One can argue that newspaper houses are businesses and that they need money to survive. Fair point. But they’re a different kind of business; they are not called the fourth estate of the realm for nothing. Also businesses have souls, and operate within minimum standards. They should have resisted the temptation to sell their front pages to Tompolo, and refer him to the inner pages of their newspapers. To the ordinary eye, what do we think Tompolo sought to achieve by buying the front pages of almost all the national dailies to congratulate the President? Just to illustrate what the front page of a newspaper is: these products are called newspapers, meaning they are to produce news that sell their papers. That role is played most on the front/cover page of a newspaper because it is the page that attracts potential readers and buyers to the product.

Newspaper advertisement rates do not reflect the cost of their front pages (except for ear pieces), so advertisers don’t go there. And when an advertiser (in this case a Tompolo) decides to buy the front page of a newspaper, the price is negotiated. It is even more expensive when it has to do with a stop press advertisement such as the coloured congratulatory message that Tompolo had which appeared just the morning after the Supreme Court judgment.
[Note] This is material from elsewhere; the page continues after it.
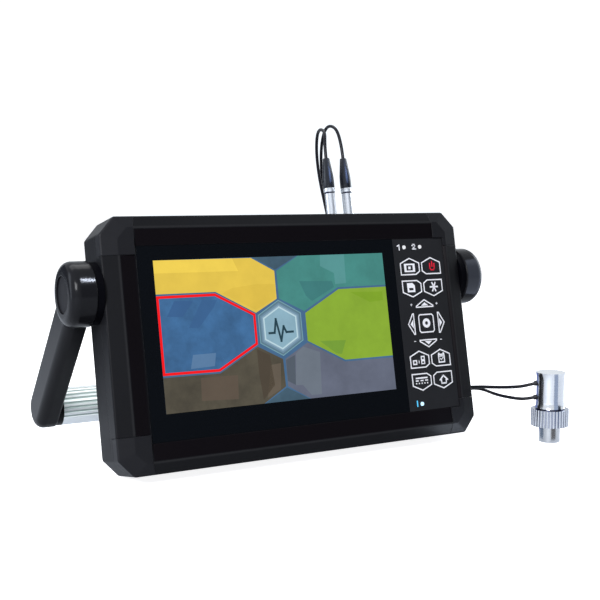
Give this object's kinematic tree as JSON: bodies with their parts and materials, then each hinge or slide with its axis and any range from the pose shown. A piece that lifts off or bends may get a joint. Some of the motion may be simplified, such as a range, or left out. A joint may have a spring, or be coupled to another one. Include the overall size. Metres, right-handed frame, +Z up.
{
  "type": "ultrasonic flaw detector",
  "caption": "Portable ultrasonic flaw detector with a leaning case, screen, keypad, swinging carrying handle, probe leads and a dual-element transducer.",
  "frame": {"origin": "on the floor, below the middle of the case with its handle swung down (leads, plugs and transducer not counted)", "axes": "+X to the right seen from the screen side, +Y to the back, +Z up"},
  "size_m": [0.3154, 0.1528, 0.2061],
  "materials": {
    "case_plastic": "satin",
    "arm_plastic": "satin",
    "disc_plastic": "matte",
    "cover_rubber": "satin",
    "grip_aluminium": "fluted satin",
    "seal_rubber": "matte",
    "screw_steel": "zinc plated",
    "window_gloss": "gloss with the lit screen behind it",
    "display_dark": "gloss",
    "label_plastic": "satin",
    "key_rubber": "satin with white outline",
    "board_green": "solder resist",
    "battery_blue": "shrink sleeve",
    "lamp_white": "clear",
    "lamp_blue": "clear",
    "socket_nickel": "nickel plated",
    "plug_steel": "turned",
    "boot_plastic": "satin",
    "lead_black": "satin",
    "probe_chrome": "polished",
    "probe_tip": "turned"
  },
  "bodies": {
    "case": {"battery_hatch": "case_plastic", "battery_hatch_screws": "screw_steel", "battery_pack": "battery_blue", "board_screws": "screw_steel", "case_screws": "screw_steel", "corner_cover_lower_left": "cover_rubber", "corner_cover_lower_right": "cover_rubber", "corner_cover_upper_left": "cover_rubber", "corner_cover_upper_right": "cover_rubber", "display_window": "window_gloss", "front_frame": "case_plastic", "front_gasket": "seal_rubber", "keypad_board": "board_green", "keypad_label": "label_plastic", "lcd_panel": "display_dark", "lead_1_coil": "lead_black", "lead_1_lower": "lead_black", "lead_1_upper": "lead_black", "lead_2_coil": "lead_black", "lead_2_lower": "lead_black", "lead_2_upper": "lead_black", "led_1": "lamp_white", "led_2": "lamp_white", "main_board": "board_green", "pivot_disc_left": "disc_plastic", "pivot_disc_right": "disc_plastic", "pivot_screws": "screw_steel", "plug_1": "plug_steel", "plug_2": "plug_steel", "plug_boot_1": "boot_plastic", "plug_boot_2": "boot_plastic", "power_led": "lamp_blue", "probe_socket_1": "socket_nickel", "probe_socket_2": "socket_nickel", "rear_housing": "case_plastic", "rubber_feet": "seal_rubber", "socket_nuts": "socket_nickel", "transducer_body": "probe_chrome", "transducer_glands": "lead_black", "transducer_ring": "probe_chrome", "transducer_tip": "probe_tip"},
    "handle": {"handle_arm_left": "arm_plastic", "handle_arm_right": "arm_plastic", "handle_grip": "grip_aluminium", "hub_cap_left": "arm_plastic", "hub_cap_right": "arm_plastic"},
    "key_range": {"key_range": "key_rubber"},
    "key_power": {"key_power": "key_rubber"},
    "key_save": {"key_save": "key_rubber"},
    "key_freeze": {"key_freeze": "key_rubber"},
    "key_up": {"key_up": "key_rubber"},
    "key_left": {"key_left": "key_rubber"},
    "key_down": {"key_down": "key_rubber"},
    "key_right": {"key_right": "key_rubber"},
    "key_gate": {"key_gate": "key_rubber"},
    "key_results": {"key_results": "key_rubber"},
    "key_list": {"key_list": "key_rubber"},
    "key_home": {"key_home": "key_rubber"},
    "key_enter": {"key_enter": "key_rubber"}
  },
  "joints": [
    {"name": "handle_swing", "type": "hinge", "parent": "case", "child": "handle", "pos_m": [0, -0.02306, 0.10473], "axis": [1, 0, 0], "range_deg": [-5, 85]},
    {"name": "key_range_press", "type": "slide", "parent": "case", "child": "key_range", "axis": [0, 0.9799, -0.1997], "range_m": [0, 0.0008], "stiffness_N_per_m": 2000},
    {"name": "key_power_press", "type": "slide", "parent": "case", "child": "key_power", "axis": [0, 0.9799, -0.1997], "range_m": [0, 0.0008], "stiffness_N_per_m": 2000},
    {"name": "key_save_press", "type": "slide", "parent": "case", "child": "key_save", "axis": [0, 0.9799, -0.1997], "range_m": [0, 0.0008], "stiffness_N_per_m": 2000},
    {"name": "key_freeze_press", "type": "slide", "parent": "case", "child": "key_freeze", "axis": [0, 0.9799, -0.1997], "range_m": [0, 0.0008], "stiffness_N_per_m": 2000},
    {"name": "key_up_press", "type": "slide", "parent": "case", "child": "key_up", "axis": [0, 0.9799, -0.1997], "range_m": [0, 0.0008], "stiffness_N_per_m": 2000},
    {"name": "key_left_press", "type": "slide", "parent": "case", "child": "key_left", "axis": [0, 0.9799, -0.1997], "range_m": [0, 0.0008], "stiffness_N_per_m": 2000},
    {"name": "key_down_press", "type": "slide", "parent": "case", "child": "key_down", "axis": [0, 0.9799, -0.1997], "range_m": [0, 0.0008], "stiffness_N_per_m": 2000},
    {"name": "key_right_press", "type": "slide", "parent": "case", "child": "key_right", "axis": [0, 0.9799, -0.1997], "range_m": [0, 0.0008], "stiffness_N_per_m": 2000},
    {"name": "key_gate_press", "type": "slide", "parent": "case", "child": "key_gate", "axis": [0, 0.9799, -0.1997], "range_m": [0, 0.0008], "stiffness_N_per_m": 2000},
    {"name": "key_results_press", "type": "slide", "parent": "case", "child": "key_results", "axis": [0, 0.9799, -0.1997], "range_m": [0, 0.0008], "stiffness_N_per_m": 2000},
    {"name": "key_list_press", "type": "slide", "parent": "case", "child": "key_list", "axis": [0, 0.9799, -0.1997], "range_m": [0, 0.0008], "stiffness_N_per_m": 2000},
    {"name": "key_home_press", "type": "slide", "parent": "case", "child": "key_home", "axis": [0, 0.9799, -0.1997], "range_m": [0, 0.0008], "stiffness_N_per_m": 2000},
    {"name": "key_enter_press", "type": "slide", "parent": "case", "child": "key_enter", "axis": [0, 0.9799, -0.1997], "range_m": [0, 0.0008], "stiffness_N_per_m": 2000}
  ]
}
It was not until the Soludo-induced banking consolidation era of the early 21st century that newspapers in Nigeria began to sell their front pages. Then, banks, in trying to undo each other, bought newspaper front pages to woo investors into buying shares in the frenzy that was the (initial) public offerings of banking stocks.

Since then, appetite for newspapers to make extra bucks by selling their front pages has not waned. But this should be done sparingly and not to every Tom, Dick and Harry, and not for lesser courses.

No matter how it is sliced, the Tompolo front page newspaper advertisements assailed my sensibility. Full stop.